**PROBLEM DETAILS**
The data must be returned in full and exactly as given.

* begin INFORMATION SUPPLIED *

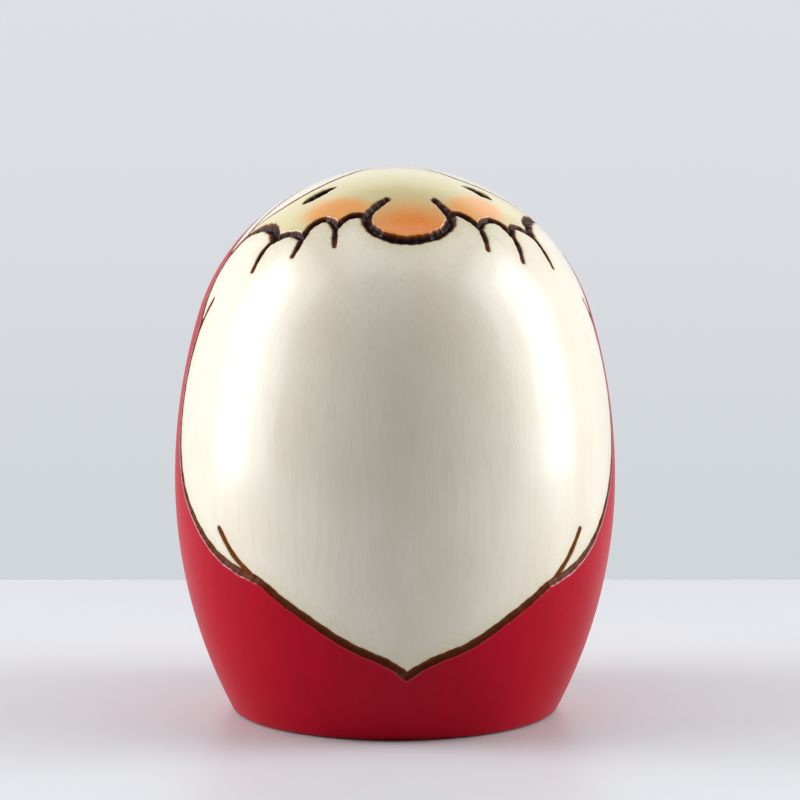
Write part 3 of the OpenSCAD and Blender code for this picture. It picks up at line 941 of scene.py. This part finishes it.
CAMERA_AZIMUTH = math.radians(-4)  # the doll is turned a little to the camera's right
CAMERA_AWAY = 700.0
CAMERA_ELEVATION = math.radians(11.806)
CAMERA_PITCH = math.radians(8.346)
LENS = 228.9
SHIFT_X = 0.00625
SENSOR_W = 36
LIGHT_AIM_Z = 40.0  # height that every softbox faces
TABLE_FAR = 103.0  # the table's far edge, behind the doll's axis
TABLE_NEAR = -620.0
TABLE_HALF_W = 420.0
TABLE_EDGE_R = 6.0
TABLE_SKIRT = 40.0


def studio(x, y, z):
    """A place in metres, from millimetres in the studio, where the camera looks along +Y."""
    c, s = math.cos(CAMERA_AZIMUTH), math.sin(CAMERA_AZIMUTH)
    return ((x * c - y * s) * MM, (x * s + y * c) * MM, z * MM)


def add_camera():
    data = bpy.data.cameras.new("camera")
    data.lens = LENS
    data.sensor_width = SENSOR_W
    data.shift_x = SHIFT_X
    data.clip_start = 0.01
    camera = bpy.data.objects.new("camera", data)
    camera.location = studio(0, -CAMERA_AWAY * math.cos(CAMERA_ELEVATION),
                             CAMERA_AWAY * math.sin(CAMERA_ELEVATION))
    camera.rotation_euler = (math.pi / 2 - CAMERA_PITCH, 0, CAMERA_AZIMUTH)
    bpy.context.collection.objects.link(camera)
    bpy.context.scene.camera = camera


def add_light(name, azimuth, elevation, distance, width, height, watts):
    """A softbox that faces the doll, in millimetres and degrees. Azimuth 0 is the camera's
    side and grows to the right."""
    az, el = math.radians(azimuth), math.radians(elevation)
    data = bpy.data.lights.new(name, "AREA")
    data.shape = "RECTANGLE"
    data.size, data.size_y = width * MM, height * MM
    data.energy = watts
    light = bpy.data.objects.new(name, data)
    light.location = studio(distance * math.cos(el) * math.sin(az),
                            -distance * math.cos(el) * math.cos(az),
                            LIGHT_AIM_Z + distance * math.sin(el))
    light.rotation_euler = (math.pi / 2 - el, 0, az + CAMERA_AZIMUTH)
    light.visible_camera = False  # the panel itself never stands in a picture
    bpy.context.collection.objects.link(light)


def add_table():
    """A white table top whose far edge rounds off behind the doll."""
    turn = np.linspace(0, math.pi / 2, 12)
    rim = [(TABLE_FAR - TABLE_EDGE_R + TABLE_EDGE_R * math.sin(a),
            -TABLE_EDGE_R + TABLE_EDGE_R * math.cos(a)) for a in turn]
    profile = [(TABLE_NEAR, 0.0), (TABLE_FAR - 4 * TABLE_EDGE_R, 0.0)] + rim
    profile.append((TABLE_FAR, -TABLE_SKIRT))
    vertices = [studio(x, y, z) for y, z in profile for x in (-TABLE_HALF_W, TABLE_HALF_W)]
    quads = [(2 * k, 2 * k + 1, 2 * k + 3, 2 * k + 2) for k in range(len(profile) - 1)]
    mesh = bpy.data.meshes.new("table")
    mesh.from_pydata(vertices, [], quads)
    mesh.polygons.foreach_set("use_smooth", [True] * len(quads))
    nodes = Nodes("table_white")
    tone = nodes.mix(nodes.noise((0.02, 0.02, 0.02), 2.0), srgb(216, 219, 224),
                     srgb(223, 226, 231))
    nodes.link(tone, nodes.shader.inputs["Base Color"])
    nodes.shader.inputs["Roughness"].default_value = 0.42
    nodes.shader.inputs["Specular IOR Level"].default_value = 0.4
    mesh.materials.append(nodes.material)
    table = bpy.data.objects.new("table", mesh)
    bpy.context.collection.objects.link(table)


def add_world():
    """A pale backdrop behind the doll, paler upwards, and a dim room on the camera's side."""
    world = bpy.data.worlds.new("studio")
    bpy.context.scene.world = world
    world.use_nodes = True
    tree = world.node_tree
    coords = tree.nodes.new("ShaderNodeTexCoord")
    split = tree.nodes.new("ShaderNodeSeparateXYZ")
    tree.links.new(coords.outputs["Generated"], split.inputs[0])

    def blend(axis, low, high, a, b):
        along = tree.nodes.new("ShaderNodeMapRange")
        along.interpolation_type = "SMOOTHSTEP"
        along.inputs["From Min"].default_value = low
        along.inputs["From Max"].default_value = high
        tree.links.new(split.outputs[axis], along.inputs["Value"])
        mix = tree.nodes.new("ShaderNodeMix")
        mix.data_type = "RGBA"
        tree.links.new(along.outputs["Result"], mix.inputs[0])
        for socket, colour in ((mix.inputs[6], a), (mix.inputs[7], b)):
            if isinstance(colour, list):
                socket.default_value = colour
            else:
                tree.links.new(colour, socket)
        return mix.outputs[2]

    room = srgb(48, 48, 50)
    wall = blend("Z", -0.2, -0.06, srgb(208, 213, 217), srgb(221, 224, 229))
    wall = blend("Z", 0.1, 0.35, wall, srgb(247, 248, 250))
    wall = blend("Z", 0.6, 0.8, wall, room)
    colour = blend("Y", -0.5, 0.0, room, wall)
    tree.links.new(colour, tree.nodes["Background"].inputs["Color"])


add_camera()
add_table()
add_world()
for side, share, core_watts in (("left", -1, 0.76), ("right", 1, 0.67)):
    add_light(side + "_softbox", 86 * share, 22, 430, 330, 560, 1.3)
    add_light(side + "_softbox_core", 92 * share, 17, 425, 160, 450, core_watts)
add_light("top_softbox", 0, 80, 420, 400, 250, 0.36)
add_light("back_softbox", 180, 35, 420, 400, 250, 0.07)
bpy.context.scene.view_settings.view_transform = "Standard"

* end INFORMATION SUPPLIED *

**RESULT OF THIS EXERCISE**
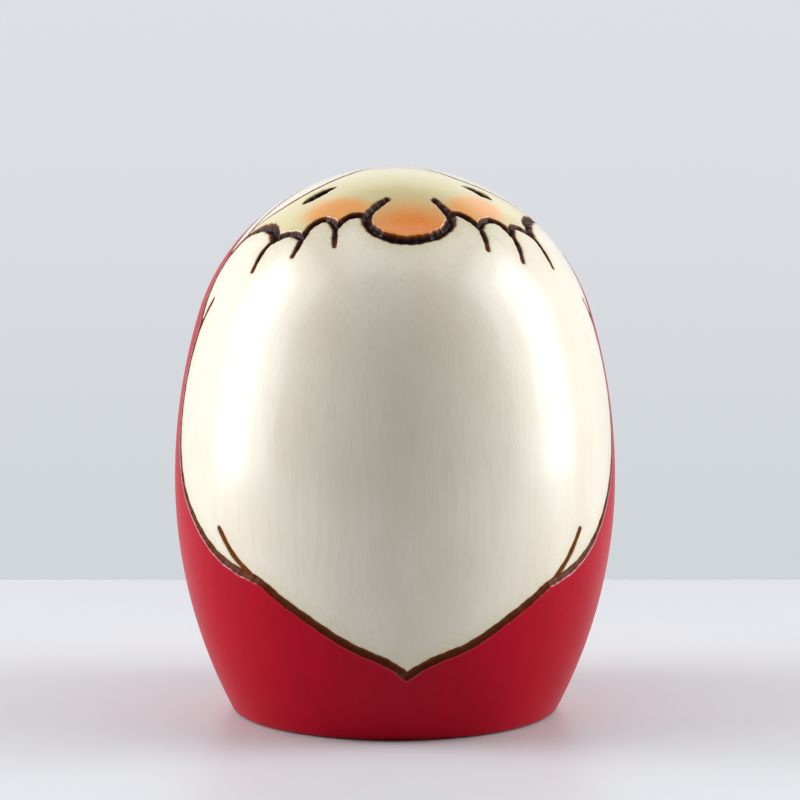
Write part 3 of the OpenSCAD and Blender code for this picture. It picks up at line 941 of scene.py. This part finishes it.
CAMERA_AZIMUTH = math.radians(-4)  # the doll is turned a little to the camera's right
CAMERA_AWAY = 700.0
CAMERA_ELEVATION = math.radians(11.806)
CAMERA_PITCH = math.radians(8.346)
LENS = 228.9
SHIFT_X = 0.00625
SENSOR_W = 36
LIGHT_AIM_Z = 40.0  # height that every softbox faces
TABLE_FAR = 103.0  # the table's far edge, behind the doll's axis
TABLE_NEAR = -620.0
TABLE_HALF_W = 420.0
TABLE_EDGE_R = 6.0
TABLE_SKIRT = 40.0


def studio(x, y, z):
    """A place in metres, from millimetres in the studio, where the camera looks along +Y."""
    c, s = math.cos(CAMERA_AZIMUTH), math.sin(CAMERA_AZIMUTH)
    return ((x * c - y * s) * MM, (x * s + y * c) * MM, z * MM)


def add_camera():
    data = bpy.data.cameras.new("camera")
    data.lens = LENS
    data.sensor_width = SENSOR_W
    data.shift_x = SHIFT_X
    data.clip_start = 0.01
    camera = bpy.data.objects.new("camera", data)
    camera.location = studio(0, -CAMERA_AWAY * math.cos(CAMERA_ELEVATION),
                             CAMERA_AWAY * math.sin(CAMERA_ELEVATION))
    camera.rotation_euler = (math.pi / 2 - CAMERA_PITCH, 0, CAMERA_AZIMUTH)
    bpy.context.collection.objects.link(camera)
    bpy.context.scene.camera = camera


def add_light(name, azimuth, elevation, distance, width, height, watts):
    """A softbox that faces the doll, in millimetres and degrees. Azimuth 0 is the camera's
    side and grows to the right."""
    az, el = math.radians(azimuth), math.radians(elevation)
    data = bpy.data.lights.new(name, "AREA")
    data.shape = "RECTANGLE"
    data.size, data.size_y = width * MM, height * MM
    data.energy = watts
    light = bpy.data.objects.new(name, data)
    light.location = studio(distance * math.cos(el) * math.sin(az),
                            -distance * math.cos(el) * math.cos(az),
                            LIGHT_AIM_Z + distance * math.sin(el))
    light.rotation_euler = (math.pi / 2 - el, 0, az + CAMERA_AZIMUTH)
    light.visible_camera = False  # the panel itself never stands in a picture
    bpy.context.collection.objects.link(light)


def add_table():
    """A white table top whose far edge rounds off behind the doll."""
    turn = np.linspace(0, math.pi / 2, 12)
    rim = [(TABLE_FAR - TABLE_EDGE_R + TABLE_EDGE_R * math.sin(a),
            -TABLE_EDGE_R + TABLE_EDGE_R * math.cos(a)) for a in turn]
    profile = [(TABLE_NEAR, 0.0), (TABLE_FAR - 4 * TABLE_EDGE_R, 0.0)] + rim
    profile.append((TABLE_FAR, -TABLE_SKIRT))
    vertices = [studio(x, y, z) for y, z in profile for x in (-TABLE_HALF_W, TABLE_HALF_W)]
    quads = [(2 * k, 2 * k + 1, 2 * k + 3, 2 * k + 2) for k in range(len(profile) - 1)]
    mesh = bpy.data.meshes.new("table")
    mesh.from_pydata(vertices, [], quads)
    mesh.polygons.foreach_set("use_smooth", [True] * len(quads))
    nodes = Nodes("table_white")
    tone = nodes.mix(nodes.noise((0.02, 0.02, 0.02), 2.0), srgb(216, 219, 224),
                     srgb(223, 226, 231))
    nodes.link(tone, nodes.shader.inputs["Base Color"])
    nodes.shader.inputs["Roughness"].default_value = 0.42
    nodes.shader.inputs["Specular IOR Level"].default_value = 0.4
    mesh.materials.append(nodes.material)
    table = bpy.data.objects.new("table", mesh)
    bpy.context.collection.objects.link(table)


def add_world():
    """A pale backdrop behind the doll, paler upwards, and a dim room on the camera's side."""
    world = bpy.data.worlds.new("studio")
    bpy.context.scene.world = world
    world.use_nodes = True
    tree = world.node_tree
    coords = tree.nodes.new("ShaderNodeTexCoord")
    split = tree.nodes.new("ShaderNodeSeparateXYZ")
    tree.links.new(coords.outputs["Generated"], split.inputs[0])

    def blend(axis, low, high, a, b):
        along = tree.nodes.new("ShaderNodeMapRange")
        along.interpolation_type = "SMOOTHSTEP"
        along.inputs["From Min"].default_value = low
        along.inputs["From Max"].default_value = high
        tree.links.new(split.outputs[axis], along.inputs["Value"])
        mix = tree.nodes.new("ShaderNodeMix")
        mix.data_type = "RGBA"
        tree.links.new(along.outputs["Result"], mix.inputs[0])
        for socket, colour in ((mix.inputs[6], a), (mix.inputs[7], b)):
            if isinstance(colour, list):
                socket.default_value = colour
            else:
                tree.links.new(colour, socket)
        return mix.outputs[2]

    room = srgb(48, 48, 50)
    wall = blend("Z", -0.2, -0.06, srgb(208, 213, 217), srgb(221, 224, 229))
    wall = blend("Z", 0.1, 0.35, wall, srgb(247, 248, 250))
    wall = blend("Z", 0.6, 0.8, wall, room)
    colour = blend("Y", -0.5, 0.0, room, wall)
    tree.links.new(colour, tree.nodes["Background"].inputs["Color"])


add_camera()
add_table()
add_world()
for side, share, core_watts in (("left", -1, 0.76), ("right", 1, 0.67)):
    add_light(side + "_softbox", 86 * share, 22, 430, 330, 560, 1.3)
    add_light(side + "_softbox_core", 92 * share, 17, 425, 160, 450, core_watts)
add_light("top_softbox", 0, 80, 420, 400, 250, 0.36)
add_light("back_softbox", 180, 35, 420, 400, 250, 0.07)
bpy.context.scene.view_settings.view_transform = "Standard"